Friday, October 19, 2012

NORTHERN UGANDA CAN LEVERAGE ITS HISTORY FOR GOOD


This week the World Food Program (WFP) announced it will start buying food grown by small farmers of the Acholi region.

This was a momentous event because barely two years ago the region was dependent on food assistance from the UN agency.

For almost 20 years between 1986 and 2004 northern Uganda ravaged by the LRA insurgency, as a result more than two million people were displaced from their homes and housed in the Internally Displaced Peoples (IDP) camps.

For the duration of the war the fields have remained fallow, reducing the once productive region to a food aid recipient.

But with rebel leader Joseph Kony far from home in the Central African Republic, people have been moving back home and have set about returning their lands to productivity.

Even twenty years of the decimation of their cultures and traditions have not taken away a work ethic that existed before and an initial 154 tonnes delivered to the WFP is proof of that.

The Acholi farmers has a few things working not least of all is that the land left fallow for all these years has  been regenerated with most of its fertility restored, so we can expect that farm productivity will be higher than two decades ago.

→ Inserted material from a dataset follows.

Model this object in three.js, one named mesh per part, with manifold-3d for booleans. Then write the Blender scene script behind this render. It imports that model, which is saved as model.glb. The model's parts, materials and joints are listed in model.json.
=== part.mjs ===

WFP are obviously see this coming, they have set up a 6000 ton produce warehouse just outside Gulu town.

When the war ended a suggestion was floated that the people should not return to their villages but instead the camps be developed --  with better housing, proper infrastructure and services into urban areas.

The major benefits were that it would be easier to provide services to those large concentrations of people. Pabbo camp’s 140,000 inhabitants would be the fourth largest city in Uganda.

But also the large tracts of uninhabited land could launch a commercial agriculture revolution. 

The idea never caught any traction, probably because of the magnitude of the endevour, coming out of a war, emotions still raw the project would understandably be a hard sell.
But if the truth be told northern Uganda with a lot of its land communally held,  will face a huge challenge raising farm productivity beyond the fertile soils and reenergised labour force can manage.

Communal land ownership means there is collective ownership of land by a group of people – tribe, clan or family with all decisions about land use done by consensus. The disadvantage of this is that land is often underutilized, hard to trade and therefore difficult to unlock its full value.

An opportunity has presented itself. The larger part of the population in the Acholi region is starting life anew. The time to make transformative changes is fast slipping away.

This is not a northern Uganda problem, but the area’s leadership have the keys to make a significant change.

Land reform is always a politically expensive process and understandably leaders with a five year horizon will be reluctant to tackle the issue. The inertia of doing things the way we have always known them to be done is an immovable object. The question is can the local leadership create the irresitble force to dislodge it?

Northern Uganda will have no problem feeding itself, but the land tenure system will put a ceiling on production and the surpluses which can lead to the transformative change the region so urgently needs.

In the meantime we can still improve productivity further in the area through  the use of fertilizer, improved crop husbandry, efficient post-harvest handling and by reviving and exploiting the economies of scale that come with cooperative societies.